Looking ahead to the OPEC ministerial meeting and wide speculation that the group may not boost production in response to concerns over fourth quarter oil supply, Priddle said, "OPEC is setting itself a market management task at the expense of becoming a marginal supplier."

Supply threat
Peppered with questions about the prospect of a US-led effort to oust Iraqi President Saddam Hussein, both officials gave their assurances that OPEC will have no problem filling any foreseeable supply shortfall.

Priddle rejected the notion of using IEA country stocks to curb price spikes, reminding that those strategic stocks would be placed on the market only in the event of an actual shortfall of oil supplies.

"If there's a problem, the producers should be the first to try to solve it."

While acknowledging that some consuming countries have, in fact, drawn down emergency stocks to curb price spikes, Priddle said, "Our advice to those members is: 'Don't do it.' We don't believe markets work that way."
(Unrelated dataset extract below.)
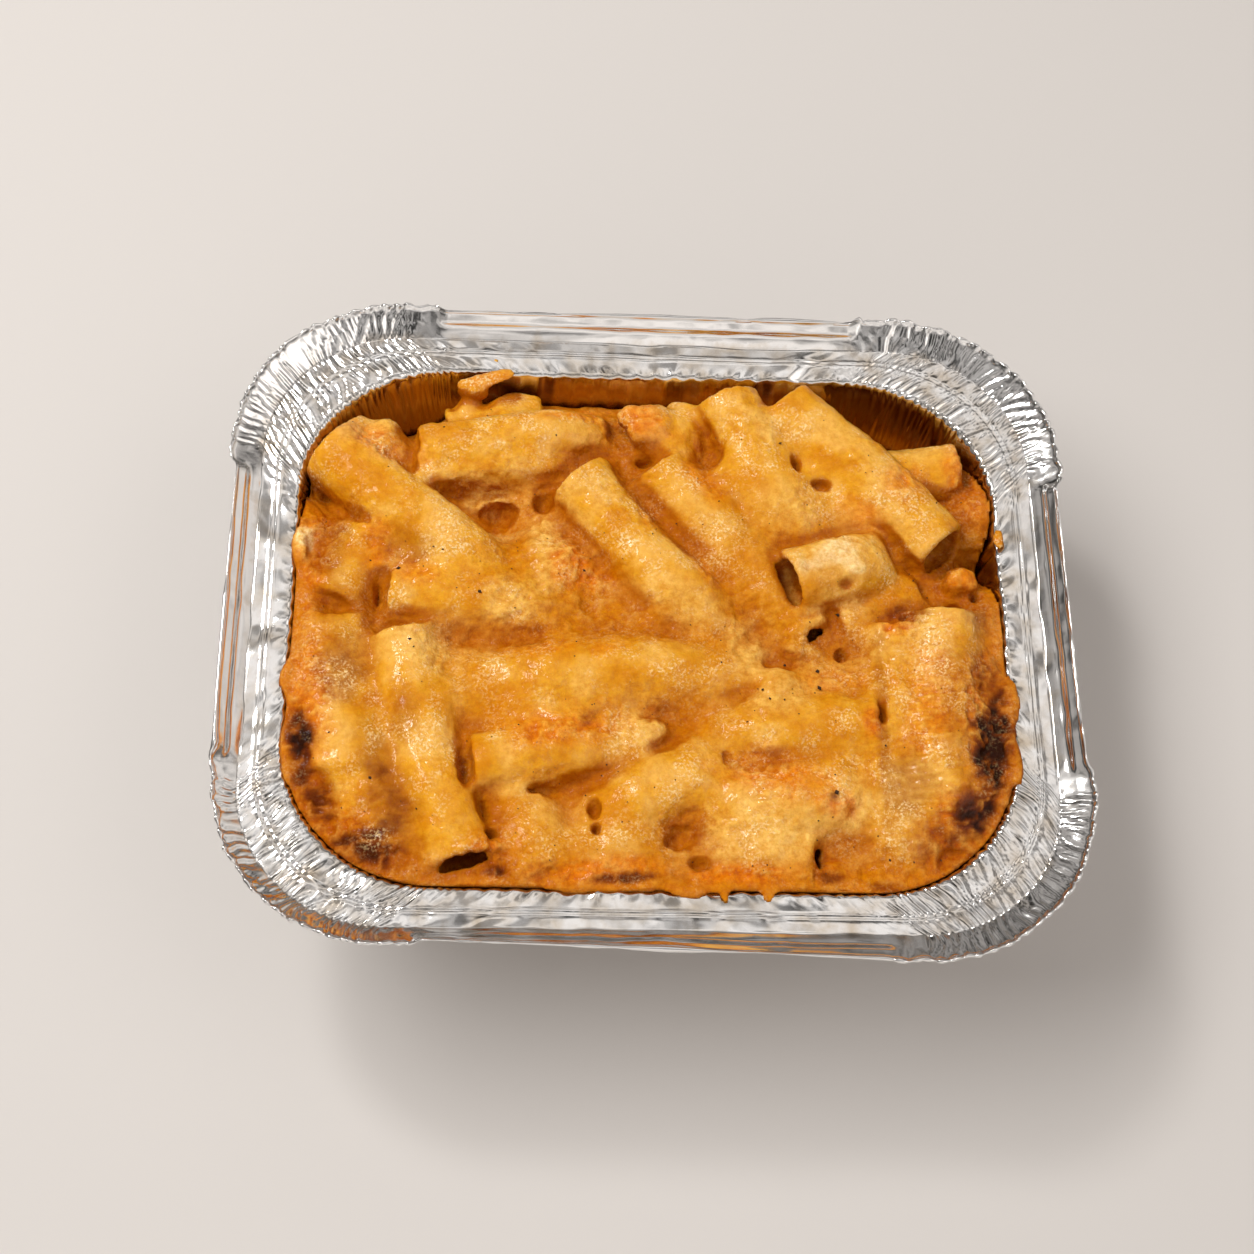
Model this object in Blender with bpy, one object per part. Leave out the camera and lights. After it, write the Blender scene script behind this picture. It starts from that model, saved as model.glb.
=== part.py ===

While neither official would speculate on what oil prices might do in the event of a regime change in Iraq, Priddle acknowledged the current market psychology, or war premium, that has built several dollars per barrel into the price of oil.

And his response to a query about some speculation—assuming no widening of the conflict—that a postwar, Saddam-free Iraq might in fact result in lower oil prices was:

"I can't quantify it, but you might take note of the fact that the forward price of oil is below today's price."